И тут же дополнительную разницу, дополнительные преимущества нового носителя Марциал разъясняет в следующей строке:
Scrinia da magnis, me manus una capit.
«Большим листкам, а заодно и книгам (которые выглядят как один большой, длинный листок) подавай футляры, а меня (мои стихи, изданные новым способом) можно взять одной рукой».
И это, конечно, колоссальная разница. Человек, держащий книгу в одной руке и вдохновенно жестикулирующий другой, — такой вечный, такой сам собой разумеющийся образ поэта или читателя поэзии. Но этот образ возможен только после издательской революции, которую рекламирует Марциал в 85 году. «Поглядите, ме манус уна капит, «мою новую книгу можно взять, можно держать одной рукой!» — радостно сообщает Марциал.
Ведь старую-то было нельзя! Старая была намотана на две палки, одну надо было держать одной рукой, другую — другой, и читать, сматывая книгу с левой и наматывая на правую. Ну или с верхней на нижнюю, если paginae, плотные квадраты текста располагались не по горизонтали, а по вертикали. И так же искать нужное место в книге. А еще ведь нужно было куда-то девать «скринию» — твердый чехол, футляр, в который убирали свиток для сохранности. А в новой книге и чехол, и сама книга — вместе, два в одном, и всё это можно держать одной рукой! И листать «таблички» гораздо удобнее, чем мотать свиток.
И дальше Марциал рассказывает, где можно найти это чудо прогресса:
Ne tamen ignores ubi sim venalis, et erres
Urbe vagus tota, me duce certus eris:
Libertum docti Lucensis quaere Secundum
Limina post Pacis Palladiumque forum.
«А чтобы тебе не оставаться в неведении, где я — в таком вот новом виде — продаюсь, и не блуждать без ориентиров по всему городу, ступай уверенно туда, куда я тебе укажу. Найди магазин Секунда, вольноотпущенника, бывшего раба ученого человека из Луканы. Это сразу после входа в храм Мира за площадью Паллады».
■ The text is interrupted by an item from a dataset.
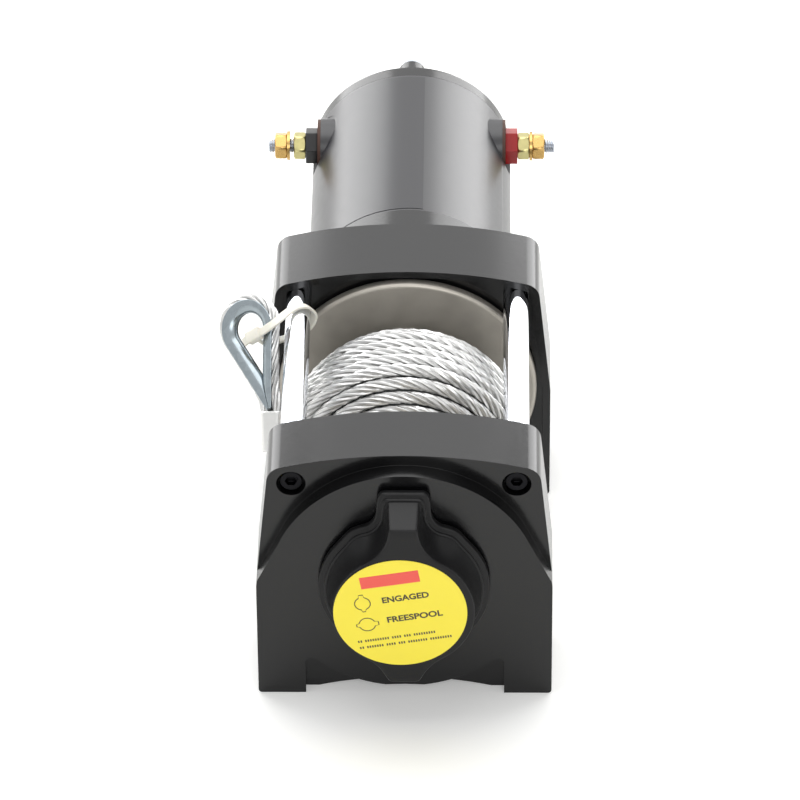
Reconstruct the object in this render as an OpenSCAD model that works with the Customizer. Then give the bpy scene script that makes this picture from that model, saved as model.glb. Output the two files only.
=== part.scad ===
// Electric recovery winch with a planetary gearbox, a rope drum, a motor and a turning clutch knob.
// Lengths are in millimetres. The drum axis runs along Y at axis_z over the mounting face, z = 0.
// The clutch end is at minus Y, the motor end at plus Y, and the origin is the bolt pattern's centre.

/* [Brackets] */
// Height of the drum axis over the mounting face
axis_z = 55; // [53:0.5:60]
// Height of the brackets' middle over the tie rods
rod_cover = 13.5; // [11:0.5:16]
// Width across the mounting feet
foot_w = 114; // [110:1:122]
// Height where the sides start to lean inwards
lean_z = 52.5; // [44:0.5:58]
// Width of the brackets outside the tie rods, at each top corner
side_cover = 8.9; // [8:0.1:11]
// Radius of the domed top edge
crown_r = 190; // [150:5:260]
// Radius of the top corners
corner_r = 7; // [3:0.5:9]
// Radius of the outer corners of the feet
foot_corner_r = 1.5; // [0.5:0.5:3]
// Clear width between the raised feet
foot_gap_w = 77; // [70:1:84]
// Rise of the arch between the feet
arch_h = 4.3; // [1:0.1:7]
// Thickness of the gear housing along the axis
housing_t = 35; // [34:0.5:36]
// Distance of the mounting bolts behind the housing's front face
housing_bolt = 14.5; // [13.5:0.5:16]
// Thickness of the motor bracket along the axis
bracket_t = 32.6; // [31:0.2:36]
// Distance of the mounting bolts behind the motor bracket's inner face
bracket_bolt = 12.8; // [12:0.2:14]
// Depth of the hood that the motor bracket draws over the drum's flange
hood_t = 3; // [2:0.2:4]
// Wall of that hood
hood_wall = 3; // [2.6:0.2:3.2]
// Radius of the raised round face on the gear housing
face_r = 51.5; // [49:0.5:53]
// Depth of the recess at the housing's upper corners
recess_t = 7; // [4:0.5:8]
// Depth of the pocket between the housing's feet
pocket_t = 4.5; // [2:0.5:6]

/* [Mounting] */
// Spacing of the mounting bolts across the winch
bolt_dx = 76.2; // [72:0.1:84]
// Spacing of the mounting bolts along the axis
bolt_dy = 124; // [122:0.5:134]
// Radius of the mounting bolt holes
bolt_hole_r = 4.3; // [4:0.1:5.3]
// Width across the flats of the captive nuts
nut_af = 13; // [11:0.5:15]
// Height of the captive nuts
nut_t = 6.5; // [5:0.5:8]
// Height of the captive nuts over the mounting face
nut_z = 8; // [6:0.5:12]

/* [Tie rods] */
// Radius of the tie rods
rod_r = 5; // [4:0.25:6]
// Clear gap between the tie rods and the drum's flanges
rod_gap = 3.96; // [3:0.02:5]
// Angle of the tie rods round the drum, from level
rod_angle = 44.66; // [43:0.02:46]
// Depth of the rods' sockets in the brackets
rod_socket = 4; // [2:0.5:8]
// Radius of the tie rod screws
screw_r = 2.5; // [2:0.25:3]
// Radius of the socket screws' heads
screw_head_r = 4.25; // [3.8:0.05:4.8]
// Height of the socket screws' heads
screw_head_t = 5; // [3:0.5:6]
// Length of the tie rod screws under the head
screw_l = 35; // [30:1:40]
// Radius of the counterbores for the heads
counterbore_r = 5.6; // [5.2:0.1:6.2]
// Depth of a head under the face around it
head_sink = 1.5; // [0:0.1:2]
// Width across the flats of the hex sockets in the heads
key_af = 4; // [3:0.5:5]
// Depth of the hex sockets in the heads
key_t = 2.5; // [1.5:0.5:3]

/* [Drum] */
// Radius of the drum's flanges
flange_r = 51.5; // [49:0.5:53]
// Thickness of the drum's flanges
flange_t = 5; // [3:0.1:6]
// Radius of the rounded rim of the flanges
rim_r = 1.6; // [0.5:0.1:2]
// Radius of the drum's barrel
barrel_r = 20; // [18:0.5:21]
// Radius of the bore through the drum
drum_bore_r = 13.5; // [12:0.5:15]
// Gap between a flange and its bracket
flange_gap = 0.5; // [0.3:0.1:1]
// Radius of the drum's journal in the motor bracket
journal_r = 17; // [15.5:0.5:18]
// Length of the journal in its bush
journal_l = 7; // [5:0.5:10]
// Wall of the journal bush
bush_wall = 3; // [2:0.5:5]

/* [Wire rope] */
// Diameter of the wire rope
rope_d = 4.8; // [4:0.1:5]
// Step from one turn of the outer layer to the next, along the layer
rope_step = 5.45; // [5.4:0.05:6]
// Radius over the highest turns
mound_r = 46.9; // [44:0.1:49]
// Radius over the lowest turns
low_r = 26.5; // [26:0.1:30]
// Gap between the core and the turns on it
core_gap = 0.25; // [0.15:0.05:0.5]

/* [Hook end] */
// Radius of the rope's centre line round the thimble's crown
eye_r = 10; // [9.5:0.25:11]
// Thickness of the thimble's wall
thimble_wall = 1.4; // [1:0.1:1.8]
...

Очень понятно, что инновационный бизнес запустил вольноотпущенник, бывший раб. Старые деньги предпочитают старые способы заработка, а те, кто только входит в мир предпринимательства, хватаются за новинки. Ведь рынок старинок уже поделен.
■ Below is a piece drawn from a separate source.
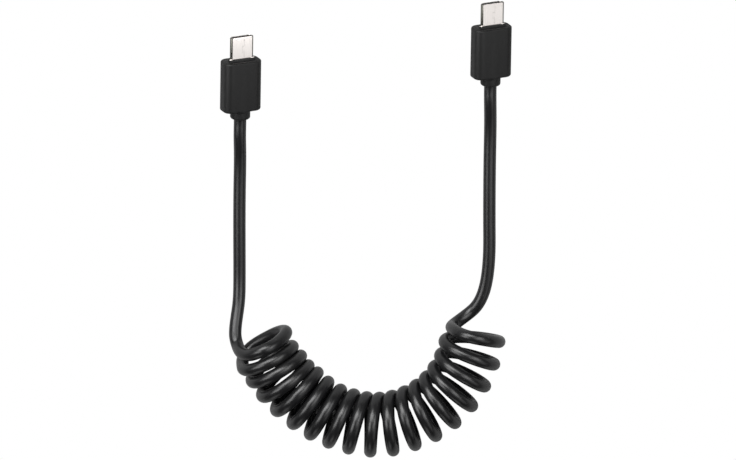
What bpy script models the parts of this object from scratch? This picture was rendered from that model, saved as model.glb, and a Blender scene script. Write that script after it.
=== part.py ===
# Coiled lead with a small flat plug on each end, lying on a level floor in a U.
# Run: blender --background --python part.py, or from the text editor.
# Units are metres, +Z is up, and both plugs point towards +Y.
# The origin is the bottom centre of the whole lead's box.
import math

import bmesh
import bpy
import numpy as np
from mathutils import Matrix, Vector

MM = 0.001

# Cable and coil
CABLE_D = 3.5 * MM
COIL_OUTER_D = 18.5 * MM
MEETING_GAP = 0.3 * MM
LEAD_POINT_SPACING = 5.0 * MM
COIL_POINT_SPACING = 4.0 * MM
LEAD_SIDE_COUNT = 8
COIL_SIDE_COUNT = 16
SAMPLE_COUNT = 60

# Overmold: a rounded block with a short boss that the cable leaves
OVERMOLD_WIDTH = 10.8 * MM
OVERMOLD_HEIGHT = 7.6 * MM
OVERMOLD_LENGTH = 14.6 * MM
OVERMOLD_SIDE_ROUND = 2.6 * MM
OVERMOLD_REAR_ROUND = 1.9 * MM
OVERMOLD_FRONT_ROUND = 0.5 * MM
SIDE_ROUND_COUNT = 5
REAR_ROUND_COUNT = 4
FRONT_ROUND_COUNT = 2
BOSS_D = 5.5 * MM
BOSS_LENGTH = 2.5 * MM
BOSS_ROUND = 0.9 * MM
BOSS_ROOT = 2.0 * MM
BOSS_SIDE_COUNT = 24
BOSS_ROUND_COUNT = 3

# Metal shell: wide face up, sides stepping in to a narrower face below
SHELL_WIDTH = 6.85 * MM
SHELL_NARROW_WIDTH = 5.3 * MM
SHELL_HEIGHT = 1.8 * MM
SHELL_SIDE_HEIGHT = 0.9 * MM
SHELL_WALL = 0.25 * MM
SHELL_REACH = 6.2 * MM
SHELL_SEATED = 3.0 * MM
SHELL_CORNER_ROUND = 0.4 * MM
SHELL_ROUND_COUNT = 2
POCKET_CLEARANCE = 0.15 * MM
POCKET_OVERSHOOT = 1.0 * MM

# Insulator and contacts inside the shell
TONGUE_SIDE_CLEARANCE = 0.3 * MM
TONGUE_THICKNESS = 0.5 * MM
TONGUE_SETBACK = 0.7 * MM
TONGUE_CLEARANCE = 0.06 * MM
TONGUE_LENGTH = 7.5 * MM
CONTACT_COUNT = 5
CONTACT_PITCH = 0.65 * MM
CONTACT_WIDTH = 0.3 * MM
CONTACT_THICKNESS = 0.12 * MM
CONTACT_SETBACK = 0.5 * MM
CONTACT_LENGTH = 5.0 * MM
CONTACT_CLEARANCE = 0.04 * MM

# Edges sharper than this stay sharp, and two places closer than this are one
SMOOTH_ANGLE = math.radians(40.0)
SAME_PLACE = 0.0001 * MM
SAME_DIRECTION = 0.999

# How each plug lies: the middle of its front shoulder, its roll, nose lift and turn
PLUG_ROLL = math.radians(32.0)
PLUG_NOSE_LIFT = math.radians(3.0)
PLUG_A_PLACE = (-34.9 * MM, 47.4 * MM)
PLUG_A_TURN = math.radians(-1.0)
PLUG_B_PLACE = (35.05 * MM, 58.7 * MM)
PLUG_B_TURN = math.radians(-1.0)

# Route points in millimetres, chosen by hand: the coil's axis, then each free stretch
# from its plug to the coil. Each free stretch starts at its plug's boss.
COIL_AXIS = [
    (-31.3, -29.7), (-25.1, -40.1), (-16.9, -49.2), (-5.1, -54.8),
    (7.9, -55.2), (20.6, -48.9), (28.4, -37.9), (30.6, -30.3),
]
LEAD_A_ROUTE = [
    (-35.2, 24.5, 4.0), (-35.3, 18.8, 2.6), (-35.5, 10.0, 1.9), (-35.6, 0.0, 1.85), (-35.6, -10.0, 1.85),
    (-35.6, -19.0, 2.1), (-35.8, -24.5, 3.5), (-36.3, -30.8, 6.6),
]
LEAD_B_ROUTE = [
    (34.7, 36.0, 4.0), (34.6, 30.0, 2.6), (34.4, 20.5, 1.9), (34.3, 10.0, 1.85), (34.3, 0.0, 1.85),
    (34.2, -9.0, 1.85), (33.0, -17.8, 1.85), (31.0, -22.4, 1.85), (28.6, -24.9, 2.1), (24.8, -27.4, 5.3),
]

OVERMOLD_COLOUR = (0.025, 0.025, 0.027)
JACKET_COLOUR = (0.012, 0.012, 0.013)
SHELL_COLOUR = (0.72, 0.70, 0.68)
TONGUE_COLOUR = (0.015, 0.015, 0.015)
CONTACT_COLOUR = (0.83, 0.62, 0.25)
OVERMOLD_ROUGHNESS = 0.45
JACKET_ROUGHNESS = 0.35
SHELL_ROUGHNESS = 0.3
TONGUE_ROUGHNESS = 0.5
CONTACT_ROUGHNESS = 0.25
METAL = 1.0


def clear_scene():
    for item in list(bpy.data.objects):
        bpy.data.objects.remove(item, do_unlink=True)


def new_collection(name):
    collection = bpy.data.collections.new(name)
    bpy.context.scene.collection.children.link(collection)
    return collection


def new_material(name, colour, roughness, metallic=0.0):
    material = bpy.data.materials.new(name)
    material.use_nodes = True
    shader = material.node_tree.nodes["Principled BSDF"]
    shader.inputs["Base Color"].default_value = (*colour, 1.0)
    shader.inputs["Roughness"].default_value = roughness
    shader.inputs["Metallic"].default_value = metallic
    return material


def add_object(name, data, collection, material=None, parent=None):
    item = bpy.data.objects.new(name, data)
    collection.objects.link(item)
    if material:
        data.materials.append(material)
    item.parent = parent
    return item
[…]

Совсем не случайно также, что продавец, а скорее всего, и издатель новинок Секунд — отпущенник ученого из Луканы. Лукана — область как раз между носком и каблуком итальянского сапога, где исторически жили греки, а сшивать книгу (кодекс) из «коротких» листов пергамента придумали в греческой части Малой Азии.
В мире, созданном книжной революцией, которую презентовал своим читателям Марциал, мы прожили две тысячи лет.
Этот мир начинает меняться только в самое последнее время. У стихов, в частности, и у книг, у словесности вообще появился совсем новый носитель, такой новый, что прежний, даже искушенный читатель не опознаёт, не чувствует в нем книгу.
Но пока не нашелся Марциал, который отразил бы в стихах этот всего лишь второй за две тысячи лет фундаментальный переворот по части носителя текста. Например, Бродский — современный еще поэт, который умер так недавно, — уже остался в полном неведении этого переворота.
А вот бы кто из современных поэтов, кто там сейчас отвечает у нас за поэтическое отражение действительности, объяснил этот переворот читателю и написал что-нибудь марциаловское. Ну, например:
Если ты хочешь взять с собой мои новые стихи, а также мои старые стихи, а еще все стихи любимых поэтов, а заодно все стихи всех поэтов всех времен и увезти их с собой в долгую дорогу, в дальний восьмичасовой перелет, возьми вот эти, спрятанные под чувствительным стеклом и послушные твоему касанию. Их можно не только держать одной рукой (это-то как раз не так удобно), и не только читать, но здесь же и писать, исправлять, посылать Меценату и публиковать самому, без помощи издателя Секунда. А чтобы знать, где меня найти и не блуждать по сети и по городу без ориентиров, зайди на App Store и скачай такое-то приложение, а само устройство, если у тебя до сих пор его нет, можешь найти в лавке Джобса за «Макдоналдсом», перейдя площадь божественного Пушкина.
Для любителей старых добрых русских переводов размером подлинника, привожу перевод этой эпиграммы, сделанный Петровским. Хотя лучше подучите латынь и прочтите в оригинале.
Ты, что желаешь иметь повсюду с собой мои книжки
И в продолжительный путь ищешь как спутников их,
Эти купи, что зажал в коротких листочках пергамент:
В ящик большие клади, я ж и в руке умещусь.
Чтобы, однако, ты знал, где меня продают, и напрасно
В Городе ты не бродил, следуй за мной по пятам:
В лавку Секунда ступай, что луканским ученым отпущен,
Мира порог миновав, рынок Паллады пройдя.